Levado ao tradicional palco do Teatro Castro Alves, com cenários de Luiz Henrique Pinto (o primeiro, inspirado na arte do pintor Carybé, e o segundo nos orixás do escultor Tati Moreno expostos ao ar livre no famoso Dique do Tororó), arranjos e direção musical de seu velho escudeiro, o maestro Ivan Paulo, Beth caprichou no repertório. Selecionou com a ajuda do diretor geral e autor do roteiro, Tulio Feliciano, um cancioneiro representativo de 30 músicas, entre sambas clássicos locais, outros mais conhecidos só naquele Estado e ainda outros já um pouco esquecidos, mas sem levar em conta a velha pesquisa de raridades que havia feito no passado, já que achou por bem mostrar aqueles que de alguma forma fizeram história e estavam no inconsciente coletivo do público.

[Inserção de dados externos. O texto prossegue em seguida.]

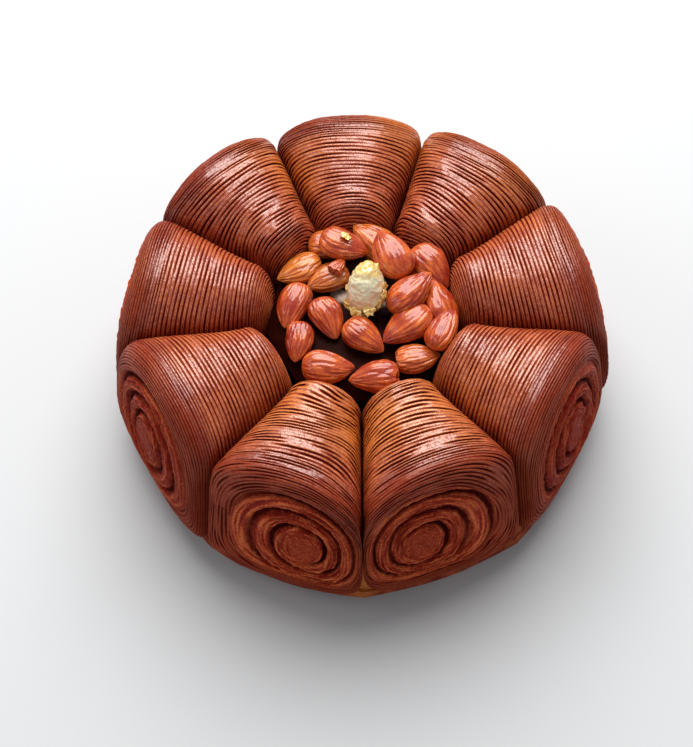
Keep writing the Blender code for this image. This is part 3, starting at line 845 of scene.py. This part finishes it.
def make_almond(node, number):
    centre, axes, length = pose_of(node)
    draw = random.Random(ALMOND_SEED + number)
    shape = bmesh.new()
    bmesh.ops.create_uvsphere(shape, u_segments=ALMOND_COLUMNS, v_segments=ALMOND_ROWS, radius=1)
    almond = new_piece(shape, "glazed_" + node, "almond_skin", skin.material, node)
    ball = read(almond.data)
    turned, around = ball_angles(ball)
    furrow = furrows(turned, around, draw)
    bulge = 1 + BULGE_ROUND * np.sin(2 * around + draw.uniform(0, 6))
    bulge = bulge + BULGE_ALONG * np.sin(3 * turned + draw.uniform(0, 6))
    across = drop_profile(turned) * bulge - FURROW_DEPTH * furrow * 2 / (length * ALMOND_WIDTH)
    along = np.cos(turned)
    if node.startswith("broken"):
        along = np.maximum(along, BROKEN_AT + BREAK_WAVE * np.sin(5 * around))
    if node in BROKEN_BUTTS:
        along = np.maximum(along, BUTT_AT + BREAK_WAVE * np.sin(4 * around + number))
    bow = draw.uniform(-BOW, BOW) * np.sin(turned) ** 2
    local = np.column_stack([along / 2, np.cos(around) * across * ALMOND_WIDTH / 2 + bow,
                             np.sin(around) * across * ALMOND_THICKNESS / 2]) * length
    points = centre + local @ axes.T
    dents = np.minimum(uneven(points, DENT_SIZE), DENT_LIMIT) * DENT
    points += dents[:, None] * (ball * [0, 1, 1]) @ np.roll(axes, 1, axis=1).T
    move(almond.data, points)
    paint(almond.data, "furrow", np.clip(furrow, 0, 1))
    paint(almond.data, "pale", np.full(len(points), PALE_ALMONDS.get(node, 0.0)))
    return almond


almonds = [make_almond(node, number) for number, node in enumerate(almond_nodes)]
print("almonds:", len(almonds), "with", len(almonds[0].data.polygons), "faces each")

# %% [markdown]
# ## The gilded almond
# Gold leaf is so thin that it takes every wrinkle of what it covers, and it tears. The almond under
# it stands nearly upright in the middle. Cloth simulation could crumple a sheet round it, but the
# leaf clings so closely that folded noise on a ball gives the same creases. Loose scraps stand off
# it, and one has landed on an almond: each is a small ball pressed flat and crumpled, so that even
# the thinnest scrap is a closed shape.

# %% Gold leaf
LEAF_DARK = (0.98, 0.64, 0.15, 1)
LEAF_PALE = (1.0, 0.94, 0.62, 1)
LEAF_CREASE = 1.6 * MM
LEAF_RANGE = (0.38, 0.68)
LEAF_RELIEF = 0.35 * MM

gold = Finish("gold_leaf", Metallic=0.15, Coat_Weight=0.8, Coat_Roughness=0.2, Coat_IOR=2.0)
gold_creases = gold.clouds(LEAF_CREASE, 4, roughness=0.6)
gold_share = (gold_creases * 0.8 + gold.attribute("lit") * 0.45).between(*LEAF_RANGE)
gold.surface("Base Color", gold.mix(gold_share, LEAF_DARK, LEAF_PALE))
gold.surface("Roughness", 0.24 + gold_creases * 0.20)
gold.relief(gold_creases, LEAF_RELIEF, 0.6)
print("gold nodes:", len(gold.tree.nodes))

# %% Build the gilded almond
GILDED_WIDTH = 17.0
GILDED_COLUMNS, GILDED_ROWS = 120, 100
DROP_POWER, BALL_POWER = 0.5, 0.48      # the wrapped almond is half a drop and half a ball
CREASES = ((4.5, 1), (2.0, 0.5), (0.9, 0.25))   # size and weight, in millimetres
CRUMPLE = 0.42
LIT_MOST, LIT_FALL = 1.1, 1.2       # the belt of the drop is lit, and its two ends are not


def gilded_pose():
    """The gilded solid's middle, its axes as columns (tip first) and its length, in millimetres."""
    points = corners("gilded_almond")
    middle = points.mean(axis=0)
    spread = points - middle
    _, _, directions = np.linalg.svd(spread, full_matrices=False)
    tip = directions[0] if directions[0][2] > 0 else -directions[0]
    along = spread @ tip
    side = np.cross(tip, [0, 0, 1])
    side /= np.linalg.norm(side)
    length = along.max() - along.min()
    centre = middle + tip * (along.max() + along.min()) / 2
    return centre, np.column_stack([tip, side, np.cross(tip, side)]), length


def folded(point, size):
    """Noise folded at its middle, which makes creases."""
    return 1 - 2 * abs(noise.noise(Vector(point) / size))


def make_gilded():
    centre, axes, length = gilded_pose()
    shape = bmesh.new()
    bmesh.ops.create_uvsphere(shape, u_segments=GILDED_COLUMNS, v_segments=GILDED_ROWS, radius=1)
    gilded = new_piece(shape, "gilded_drop", "gold_leaf", gold.material, "gilded_almond")
    turned, around = ball_angles(read(gilded.data))
    plump = drop_profile(turned) ** DROP_POWER * np.sin(turned) ** BALL_POWER
    local = np.column_stack([np.cos(turned) * length / 2, np.cos(around) * plump * GILDED_WIDTH / 2,
                             np.sin(around) * plump * GILDED_WIDTH / 2])
    crease = np.array([sum(weight * folded(point, size) for size, weight in CREASES) for point in local]) - 1
    outward = local / np.maximum(np.linalg.norm(local, axis=1), 1)[:, None]
    local = local + outward * crease[:, None] * CRUMPLE
    move(gilded.data, centre + local @ axes.T)
    paint(gilded.data, "lit", smooth(LIT_MOST - np.abs(np.cos(turned)) * LIT_FALL))
    return gilded


gilded = make_gilded()

# %% Scraps of leaf
SCRAP_THICKNESS = 0.35
SCRAP_COLUMNS, SCRAP_ROWS = 28, 18
SCRAPS = (                          # place along the drop, way round it, and size, in millimetres
    (-8.5, -2.0, 6.0), (-7.0, -1.2, 5.2), (-9.5, -1.5, 5.0), (-5.0, -0.6, 4.6), (-1.5, -0.3, 4.4),
    (-8.0, -2.7, 5.4), (2.0, -0.2, 4.0), (-10.0, -2.2, 4.6), (8.5, 0.8, 3.8), (-3.0, 2.9, 3.6),
)
SCRAP_TILT = 0.7
SCRAP_STANDOFF = 0.2
TORN, TORN_DETAIL = 0.5, 2.2        # how ragged the edge is
CURL, CURL_SIZE = 0.8, 1.7          # how far and how finely the flake is crumpled
HALF_DROP = 11.5
FLAKE_ON = "almond_18"
FLAKE_HEIGHT, FLAKE_SIZE = 5.8, 4.5
SCRAP_SEED = 77


def scrap(shape, centre, axes, size, draw):
    """One closed flake, crumpled and turned its own way, added to a shape."""
    first = len(shape.verts)
    ball = bmesh.ops.create_uvsphere(shape, u_segments=SCRAP_COLUMNS, v_segments=SCRAP_ROWS, radius=1)
    spin = Matrix.Rotation(draw.uniform(0, math.tau), 3, "X")
    spin = spin @ Matrix.Rotation(draw.uniform(-SCRAP_TILT, SCRAP_TILT), 3, "Y")
    for vertex in ball["verts"]:
        flat = Vector((vertex.co.z * SCRAP_THICKNESS / 2, vertex.co.x * size / 2, vertex.co.y * size / 2))
        edge = 1 + TORN * noise.noise(vertex.co * TORN_DETAIL + Vector((size, 0, 0)))
        flat.y *= edge
        flat.z *= edge
        flat.x += folded(flat + Vector((first, 0, 0)), CURL_SIZE) * CURL
        vertex.co = Vector(centre + axes @ np.array(spin @ flat)) * MM


def make_scraps():
    centre, axes, _ = gilded_pose()
    draw = random.Random(SCRAP_SEED)
    shape = bmesh.new()
    for along, way, size in SCRAPS:
        width = GILDED_WIDTH / 2 * float(drop_profile(math.acos(along / HALF_DROP)))
        outward = np.array([0, math.cos(way), math.sin(way)])
        place = centre + axes @ (np.array([along, 0, 0]) + outward * (width + SCRAP_STANDOFF))
        beside = np.cross([1, 0, 0], outward)
        scrap(shape, place, axes @ np.column_stack([outward, [1, 0, 0], beside]), size, draw)
    flake_centre, flake_axes, _ = pose_of(FLAKE_ON)
    up = flake_axes[:, 2] * np.sign(flake_axes[2, 2])
    turned_axes = np.column_stack([up, flake_axes[:, 0], flake_axes[:, 1]])
    scrap(shape, flake_centre + up * FLAKE_HEIGHT, turned_axes, FLAKE_SIZE, draw)
    return new_piece(shape, "leaf_scraps", "gold_leaf", gold.material)


scraps = make_scraps()
print("scrap faces:", len(scraps.data.polygons))

# %% [markdown]
# ## Praline bed
# Between the almonds shows the bed they sit in: soft praline under a film of syrup, dark and wet.
# Its solid already has the right outline, so a copy of that is divided finely and its top is made
# uneven. Here and there pale spots are painted on the syrup: a painted reflection of the light.

# %% Praline
SYRUP_DARK = (0.022, 0.003, 0.0015, 1)
SYRUP_REFLECTION = (0.62, 0.48, 0.40, 1)
# spots of painted reflection: centre, size and strength, in millimetres
PAINTED_SYRUP_REFLECTIONS = ((-16, 35, 5, 1), (-9, 12, 5, 1), (12.5, -14, 4, 0.9), (13, 8, 4, 0.8))
SYRUP_SWIRL = 5 * MM
SYRUP_RANGE = (0.50, 0.80)
SYRUP_RELIEF = 0.6 * MM

praline = Finish("praline", Specular_IOR_Level=0.02)
swirl = praline.clouds(SYRUP_SWIRL, 4, roughness=0.6)
reflection_share = (swirl * 0.5 + praline.attribute("pale") * 0.6).between(*SYRUP_RANGE)
praline.surface("Base Color", praline.mix(reflection_share, SYRUP_DARK, SYRUP_REFLECTION))
praline.surface("Roughness", 0.2 + swirl * 0.3)
praline.relief(swirl, SYRUP_RELIEF, 0.7)
print("praline nodes:", len(praline.tree.nodes))

# %% Build the bed
BED_TOP = 55                        # above this height the bed is uneven
BED_LIFT, BED_LUMP = 1.2, 7
BED_DETAIL = 2
JOIN_WITHIN = 0.02 * MM


def joined_copy(node):
    """A copy of a solid's loose triangles, with their shared corners joined."""
    shape = bmesh.new()
    shape.from_mesh(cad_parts[node].data)
    bmesh.ops.remove_doubles(shape, verts=shape.verts, dist=JOIN_WITHIN)
    return shape


def make_bed():
    shape = joined_copy("praline_bed")
    bmesh.ops.subdivide_edges(shape, edges=shape.edges, cuts=BED_DETAIL, use_grid_fill=True)
    for vertex in shape.verts:
        if vertex.co.z > BED_TOP * MM:
            vertex.co.z += noise.noise(vertex.co / (BED_LUMP * MM)) * BED_LIFT * MM
    syrup = new_piece(shape, "praline_syrup", "praline", praline.material, "praline_bed")
    paint(syrup.data, "pale", patches(read(syrup.data) / MM, PAINTED_SYRUP_REFLECTIONS))
    return syrup


bed = make_bed()
print("bed faces:", len(bed.data.polygons))

# %% [markdown]
# ## Base sheet
# Under the rolls lies a thin disc of the same dough, with a corner pinched up at the foot of each
# seam. Only its edge and its corners show, so only they are divided finely and wrinkled, and the
# underside stays flat on the floor.

# %% Base crust
FOLD_GOLD = (1.0, 0.31, 0.055, 1)
BASE_FOLD, BASE_BLOTCH = 3 * MM, 9 * MM
BASE_STRETCH = (1, 1, 3)            # the folds lie flat
BASE_RANGE = (0.3, 0.7)
FOLD_RANGE = (0.5, 0.75)
BASE_RELIEF = 0.8 * MM

base_crust = Finish("base_crust", Coat_Weight=0.3, Coat_Roughness=0.3, Specular_IOR_Level=0.1)
base_folds = base_crust.clouds(BASE_FOLD, 4, BASE_STRETCH, 0.6)
base_blotches = base_crust.clouds(BASE_BLOTCH, 2)
base_brown = base_crust.mix(base_blotches.between(*BASE_RANGE), DEEP_COLOUR, CHESTNUT)
base_golden = (base_crust.attribute("golden") * (0.5 + base_folds)).clamped()
base_brown = base_crust.mix(base_golden, base_brown, FOLD_GOLD)
base_crust.surface("Base Color", base_crust.mix(base_folds.between(*FOLD_RANGE), base_brown, DEEP_COLOUR))
base_crust.surface("Roughness", 0.45 + base_folds * 0.2)
base_crust.relief(base_folds, BASE_RELIEF, 0.8)
print("base crust nodes:", len(base_crust.tree.nodes))

# %% Build the base sheet
EDGE_RADIUS = 80                    # outside this radius the sheet shows
BASE_DETAIL = 7
BASE_WRINKLE, WRINKLE_SIZE = 1.0, 5
GOLDEN_FOLDS = ((-1, -101, 6, 1), (-62, -80, 6, 0.4), (64, -78, 6, 0.4))
FLAT_FOOT = 0.5                     # below this height the underside stays flat


def make_base():
    shape = joined_copy("base_sheet")
    outer = [edge for edge in shape.edges if min(v.co.xy.length for v in edge.verts) > EDGE_RADIUS * MM]
    bmesh.ops.subdivide_edges(shape, edges=outer, cuts=BASE_DETAIL, use_grid_fill=True)
    bmesh.ops.triangulate(shape, faces=shape.faces)
    shape.normal_update()
    for vertex in shape.verts:
        if vertex.co.z > FLAT_FOOT * MM:
            fold = folded(vertex.co, WRINKLE_SIZE * MM)
            vertex.co += vertex.normal * (fold - 0.5) * BASE_WRINKLE * MM
    sheet = new_piece(shape, "baked_sheet", "base_crust", base_crust.material, "base_sheet")
    paint(sheet.data, "golden", patches(read(sheet.data) / MM, GOLDEN_FOLDS))
    return sheet


base = make_base()
print("base faces:", len(base.data.polygons))

# %% [markdown]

Assim, canções emblemáticas de alguns dos maiores astros baianos ("Samba da minha terra", "João Valentão" e "Maracangalha", de Dorival Caymmi; "É de Manhã" e "Desde que o Samba é Samba", de Caetano; "Mancada", de Gil) se misturavam a outras de autores menos conhecidos do grande público, mas que foram popularizadas originalmente pelas vozes da paraense Fafá de Belém ("Filho da Bahia", de Walter Queiróz, que a lançou em 1975, e "Siriê", de Edil Pacheco e Paulinho Diniz), da maranhense Alcione ("Ilha de Maré", de Walmir Lima e Lupa) e das conterrâneas Maria Bethânia ("Hora da razão", de Batatinha e J. Luna, e "Agradecer e abraçar", de Vevé Calazans e Gerônimo) e Gal Costa ("Raiz", de Roberto Mendes e J. Velloso). A propósito, a ausência de Gal neste elenco se deveu ao fato de ter tido obrigações no Terreiro do Gantois nas datas de gravação.

O show foi aberto pelo carnavalesco "Quem Samba Fica", de Tião Motorista e do carioca Jamelão, com versos extras de Arlindo Cruz. E teve momentos de grande comoção. Um deles, quando cantou um dos mais belos e esquecidos da lavra baiana, "O Ouro e a Madeira", de Ederaldo Gentil, lançado pelo Conjunto Nosso Samba em 1974, que teve aclamação do público devido ao solo incendiário de Armandinho Macedo. Outro artista que roubou a cena foi Riachão, dividindo com Beth as autorais "Cada Macaco no seu Galho" e "Vai morar com o diabo" - que anos depois seria também regravada por Cássia Eller em seu "Acústico MTV". Com um entrosamento sem igual, Gilberto Gil foi outro destaque, pois além de "Mancada", dividiram um longo medley de sambas-de-roda, que contou também com a participação de um grupo de baianas do Terreiro do Gantois e de Santo Amaro. "De Manhã", cantado a três vozes com os irmãos Caetano e Bethânia também causou comoção dos presentes.

A trinca de damas da chamada axé music não foi esquecida pela sambista. Ivete Sangalo emprestou seu carisma a "Brasil pandeiro" (Assis Valente), Daniela Mercury foi de "Chiclete com banana" (de Gordurinha com a pernambucana Almira Castilho) e Margareth Menezes veio em dose dupla. Releu "Dindinha lua" (Walmir Lima/João Rios), gravada por Beth em seu legendário LP "No pagode", e a já citada "Filho da Bahia", de Walter Queiróz, cujo autor também foi convidado ao palco para dividir o palco com elas.

Três sambas de embalo fecharam os dois dias de show, com direito ao reforço percussivo único da bateria do Olodum. Dois deles, celebrizados pelo carioquíssimo Zeca Pagodinho - "Verdade" (de Nelson Rufino, com a participação do autor, e Carlinhos Santana) e "Samba pras moças" (de Roque Ferreira e Grazielle) - e outro pela mineira Clara Nunes, em 1971 - "Ê baiana", de Baianinho, da escola de samba carioca Em cima da Hora, em parceria com Fabrício da Silva, Enio Santos Ribeiro e Miguel Pancrácio. Além desses, o trigésimo número, que encerrava toda a festa ficou a cargo não exatamente de um samba, mas do afoxé "Oração de Mãe Menininha", acompanhado em coro por um teatro lotado, como que abençoando o evento. Um momento único da discografia e do audiovisual nacionais cuja edição em digital merece todas as honrarias.